═══ GIVEN DATA ═══

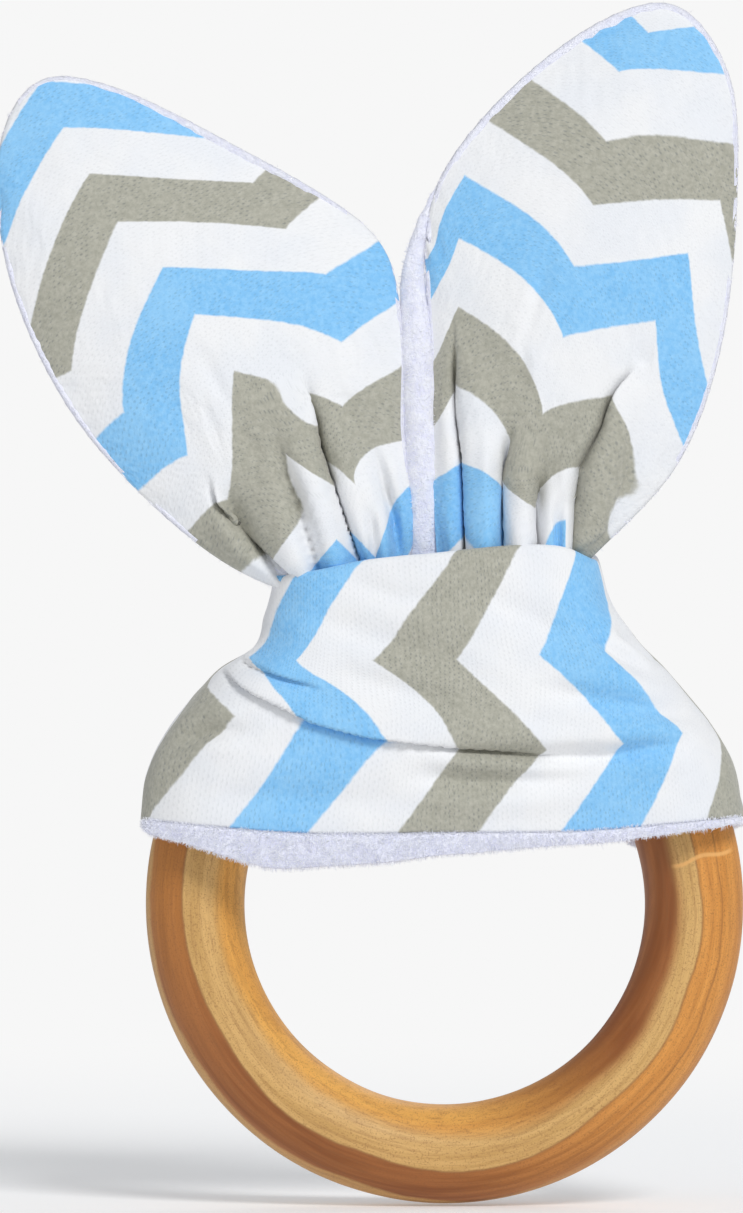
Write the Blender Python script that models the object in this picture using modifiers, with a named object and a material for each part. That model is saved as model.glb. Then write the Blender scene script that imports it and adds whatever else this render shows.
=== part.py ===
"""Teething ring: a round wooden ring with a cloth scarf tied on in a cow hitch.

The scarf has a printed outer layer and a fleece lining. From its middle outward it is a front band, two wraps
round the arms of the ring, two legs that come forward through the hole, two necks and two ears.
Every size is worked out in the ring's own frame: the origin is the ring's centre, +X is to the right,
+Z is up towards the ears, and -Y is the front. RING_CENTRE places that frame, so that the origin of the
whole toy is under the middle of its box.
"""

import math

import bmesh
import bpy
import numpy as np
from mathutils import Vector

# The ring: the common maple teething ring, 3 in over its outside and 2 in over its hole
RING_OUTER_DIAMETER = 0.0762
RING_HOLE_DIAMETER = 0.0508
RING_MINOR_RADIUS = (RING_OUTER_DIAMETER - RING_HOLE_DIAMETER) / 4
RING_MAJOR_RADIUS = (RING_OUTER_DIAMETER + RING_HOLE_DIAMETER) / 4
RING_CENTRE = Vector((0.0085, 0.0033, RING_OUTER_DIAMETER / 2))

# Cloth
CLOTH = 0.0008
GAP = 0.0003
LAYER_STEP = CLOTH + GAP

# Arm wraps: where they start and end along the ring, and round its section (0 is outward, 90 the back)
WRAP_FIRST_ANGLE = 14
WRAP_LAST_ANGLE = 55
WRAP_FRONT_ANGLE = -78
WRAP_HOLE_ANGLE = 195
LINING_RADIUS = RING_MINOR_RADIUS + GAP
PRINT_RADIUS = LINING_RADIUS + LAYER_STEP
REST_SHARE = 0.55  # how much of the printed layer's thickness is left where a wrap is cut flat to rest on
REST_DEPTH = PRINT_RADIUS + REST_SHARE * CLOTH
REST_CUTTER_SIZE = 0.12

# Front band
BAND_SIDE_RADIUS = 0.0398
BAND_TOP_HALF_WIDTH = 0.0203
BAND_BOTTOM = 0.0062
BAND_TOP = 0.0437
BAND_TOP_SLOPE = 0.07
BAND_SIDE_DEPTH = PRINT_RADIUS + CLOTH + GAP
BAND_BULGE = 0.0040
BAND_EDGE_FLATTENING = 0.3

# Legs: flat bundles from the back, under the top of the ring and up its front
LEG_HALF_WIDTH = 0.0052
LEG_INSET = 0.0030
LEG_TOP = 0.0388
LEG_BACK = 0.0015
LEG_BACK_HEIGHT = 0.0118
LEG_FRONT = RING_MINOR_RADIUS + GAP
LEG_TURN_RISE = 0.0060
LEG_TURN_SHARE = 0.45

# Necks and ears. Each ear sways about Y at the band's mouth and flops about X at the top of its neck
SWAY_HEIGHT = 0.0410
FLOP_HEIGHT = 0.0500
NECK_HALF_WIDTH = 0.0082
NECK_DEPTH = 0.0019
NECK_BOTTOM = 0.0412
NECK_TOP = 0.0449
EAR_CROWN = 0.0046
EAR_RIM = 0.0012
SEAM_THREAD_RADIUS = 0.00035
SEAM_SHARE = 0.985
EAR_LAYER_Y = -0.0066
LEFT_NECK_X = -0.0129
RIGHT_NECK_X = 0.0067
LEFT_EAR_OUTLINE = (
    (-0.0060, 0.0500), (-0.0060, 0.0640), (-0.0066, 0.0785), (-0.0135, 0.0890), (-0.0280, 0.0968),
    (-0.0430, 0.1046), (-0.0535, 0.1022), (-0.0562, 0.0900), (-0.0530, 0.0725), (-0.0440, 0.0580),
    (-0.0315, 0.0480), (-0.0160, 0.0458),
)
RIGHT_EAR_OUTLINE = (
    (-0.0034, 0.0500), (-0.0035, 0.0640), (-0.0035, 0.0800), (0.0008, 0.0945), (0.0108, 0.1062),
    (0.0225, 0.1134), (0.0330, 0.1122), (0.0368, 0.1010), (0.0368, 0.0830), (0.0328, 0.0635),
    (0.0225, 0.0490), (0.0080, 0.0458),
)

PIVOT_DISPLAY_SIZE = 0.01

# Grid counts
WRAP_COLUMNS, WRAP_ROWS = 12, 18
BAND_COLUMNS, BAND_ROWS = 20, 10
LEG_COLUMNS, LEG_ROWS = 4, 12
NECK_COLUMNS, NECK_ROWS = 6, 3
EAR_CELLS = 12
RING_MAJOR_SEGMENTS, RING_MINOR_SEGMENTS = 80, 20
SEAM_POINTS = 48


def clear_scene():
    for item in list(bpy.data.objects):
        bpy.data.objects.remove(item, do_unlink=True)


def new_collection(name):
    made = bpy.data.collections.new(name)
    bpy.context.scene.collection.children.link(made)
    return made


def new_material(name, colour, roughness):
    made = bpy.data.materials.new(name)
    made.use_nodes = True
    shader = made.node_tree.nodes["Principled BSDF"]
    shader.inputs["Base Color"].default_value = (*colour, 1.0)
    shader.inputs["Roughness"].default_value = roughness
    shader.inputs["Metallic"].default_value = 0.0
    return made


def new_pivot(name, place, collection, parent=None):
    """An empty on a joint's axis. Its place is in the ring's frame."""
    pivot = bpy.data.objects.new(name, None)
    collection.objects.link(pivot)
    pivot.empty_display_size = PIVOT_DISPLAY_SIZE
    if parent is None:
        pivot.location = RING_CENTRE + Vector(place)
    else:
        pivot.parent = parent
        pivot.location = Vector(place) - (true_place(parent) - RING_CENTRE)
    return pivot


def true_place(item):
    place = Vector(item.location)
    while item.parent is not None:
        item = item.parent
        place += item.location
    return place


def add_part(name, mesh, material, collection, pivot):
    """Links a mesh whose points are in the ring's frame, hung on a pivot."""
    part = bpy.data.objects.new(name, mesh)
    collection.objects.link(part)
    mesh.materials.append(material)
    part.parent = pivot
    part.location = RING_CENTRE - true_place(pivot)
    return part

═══

Return every line of the material exactly.

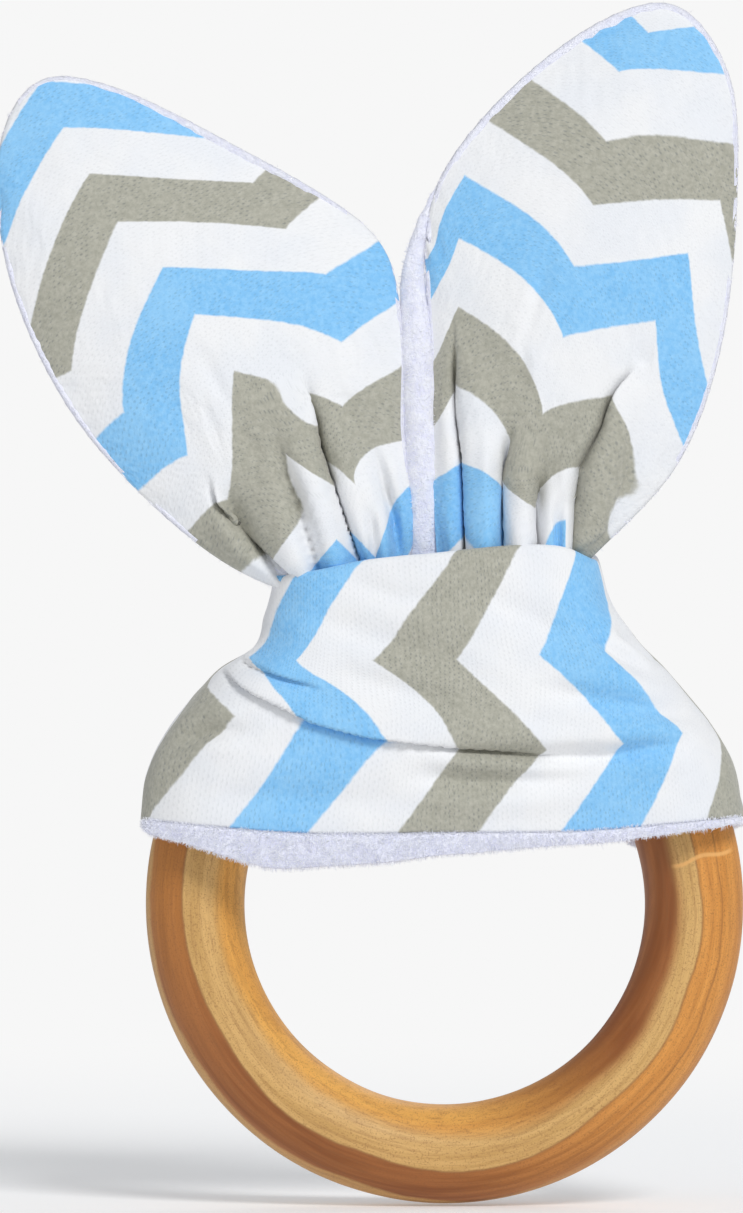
Write the Blender Python script that models the object in this picture using modifiers, with a named object and a material for each part. That model is saved as model.glb. Then write the Blender scene script that imports it and adds whatever else this render shows.
=== part.py ===
"""Teething ring: a round wooden ring with a cloth scarf tied on in a cow hitch.

The scarf has a printed outer layer and a fleece lining. From its middle outward it is a front band, two wraps
round the arms of the ring, two legs that come forward through the hole, two necks and two ears.
Every size is worked out in the ring's own frame: the origin is the ring's centre, +X is to the right,
+Z is up towards the ears, and -Y is the front. RING_CENTRE places that frame, so that the origin of the
whole toy is under the middle of its box.
"""

import math

import bmesh
import bpy
import numpy as np
from mathutils import Vector

# The ring: the common maple teething ring, 3 in over its outside and 2 in over its hole
RING_OUTER_DIAMETER = 0.0762
RING_HOLE_DIAMETER = 0.0508
RING_MINOR_RADIUS = (RING_OUTER_DIAMETER - RING_HOLE_DIAMETER) / 4
RING_MAJOR_RADIUS = (RING_OUTER_DIAMETER + RING_HOLE_DIAMETER) / 4
RING_CENTRE = Vector((0.0085, 0.0033, RING_OUTER_DIAMETER / 2))

# Cloth
CLOTH = 0.0008
GAP = 0.0003
LAYER_STEP = CLOTH + GAP

# Arm wraps: where they start and end along the ring, and round its section (0 is outward, 90 the back)
WRAP_FIRST_ANGLE = 14
WRAP_LAST_ANGLE = 55
WRAP_FRONT_ANGLE = -78
WRAP_HOLE_ANGLE = 195
LINING_RADIUS = RING_MINOR_RADIUS + GAP
PRINT_RADIUS = LINING_RADIUS + LAYER_STEP
REST_SHARE = 0.55  # how much of the printed layer's thickness is left where a wrap is cut flat to rest on
REST_DEPTH = PRINT_RADIUS + REST_SHARE * CLOTH
REST_CUTTER_SIZE = 0.12

# Front band
BAND_SIDE_RADIUS = 0.0398
BAND_TOP_HALF_WIDTH = 0.0203
BAND_BOTTOM = 0.0062
BAND_TOP = 0.0437
BAND_TOP_SLOPE = 0.07
BAND_SIDE_DEPTH = PRINT_RADIUS + CLOTH + GAP
BAND_BULGE = 0.0040
BAND_EDGE_FLATTENING = 0.3

# Legs: flat bundles from the back, under the top of the ring and up its front
LEG_HALF_WIDTH = 0.0052
LEG_INSET = 0.0030
LEG_TOP = 0.0388
LEG_BACK = 0.0015
LEG_BACK_HEIGHT = 0.0118
LEG_FRONT = RING_MINOR_RADIUS + GAP
LEG_TURN_RISE = 0.0060
LEG_TURN_SHARE = 0.45

# Necks and ears. Each ear sways about Y at the band's mouth and flops about X at the top of its neck
SWAY_HEIGHT = 0.0410
FLOP_HEIGHT = 0.0500
NECK_HALF_WIDTH = 0.0082
NECK_DEPTH = 0.0019
NECK_BOTTOM = 0.0412
NECK_TOP = 0.0449
EAR_CROWN = 0.0046
EAR_RIM = 0.0012
SEAM_THREAD_RADIUS = 0.00035
SEAM_SHARE = 0.985
EAR_LAYER_Y = -0.0066
LEFT_NECK_X = -0.0129
RIGHT_NECK_X = 0.0067
LEFT_EAR_OUTLINE = (
    (-0.0060, 0.0500), (-0.0060, 0.0640), (-0.0066, 0.0785), (-0.0135, 0.0890), (-0.0280, 0.0968),
    (-0.0430, 0.1046), (-0.0535, 0.1022), (-0.0562, 0.0900), (-0.0530, 0.0725), (-0.0440, 0.0580),
    (-0.0315, 0.0480), (-0.0160, 0.0458),
)
RIGHT_EAR_OUTLINE = (
    (-0.0034, 0.0500), (-0.0035, 0.0640), (-0.0035, 0.0800), (0.0008, 0.0945), (0.0108, 0.1062),
    (0.0225, 0.1134), (0.0330, 0.1122), (0.0368, 0.1010), (0.0368, 0.0830), (0.0328, 0.0635),
    (0.0225, 0.0490), (0.0080, 0.0458),
)

PIVOT_DISPLAY_SIZE = 0.01

# Grid counts
WRAP_COLUMNS, WRAP_ROWS = 12, 18
BAND_COLUMNS, BAND_ROWS = 20, 10
LEG_COLUMNS, LEG_ROWS = 4, 12
NECK_COLUMNS, NECK_ROWS = 6, 3
EAR_CELLS = 12
RING_MAJOR_SEGMENTS, RING_MINOR_SEGMENTS = 80, 20
SEAM_POINTS = 48


def clear_scene():
    for item in list(bpy.data.objects):
        bpy.data.objects.remove(item, do_unlink=True)


def new_collection(name):
    made = bpy.data.collections.new(name)
    bpy.context.scene.collection.children.link(made)
    return made


def new_material(name, colour, roughness):
    made = bpy.data.materials.new(name)
    made.use_nodes = True
    shader = made.node_tree.nodes["Principled BSDF"]
    shader.inputs["Base Color"].default_value = (*colour, 1.0)
    shader.inputs["Roughness"].default_value = roughness
    shader.inputs["Metallic"].default_value = 0.0
    return made


def new_pivot(name, place, collection, parent=None):
    """An empty on a joint's axis. Its place is in the ring's frame."""
    pivot = bpy.data.objects.new(name, None)
    collection.objects.link(pivot)
    pivot.empty_display_size = PIVOT_DISPLAY_SIZE
    if parent is None:
        pivot.location = RING_CENTRE + Vector(place)
    else:
        pivot.parent = parent
        pivot.location = Vector(place) - (true_place(parent) - RING_CENTRE)
    return pivot


def true_place(item):
    place = Vector(item.location)
    while item.parent is not None:
        item = item.parent
        place += item.location
    return place


def add_part(name, mesh, material, collection, pivot):
    """Links a mesh whose points are in the ring's frame, hung on a pivot."""
    part = bpy.data.objects.new(name, mesh)
    collection.objects.link(part)
    mesh.materials.append(material)
    part.parent = pivot
    part.location = RING_CENTRE - true_place(pivot)
    return part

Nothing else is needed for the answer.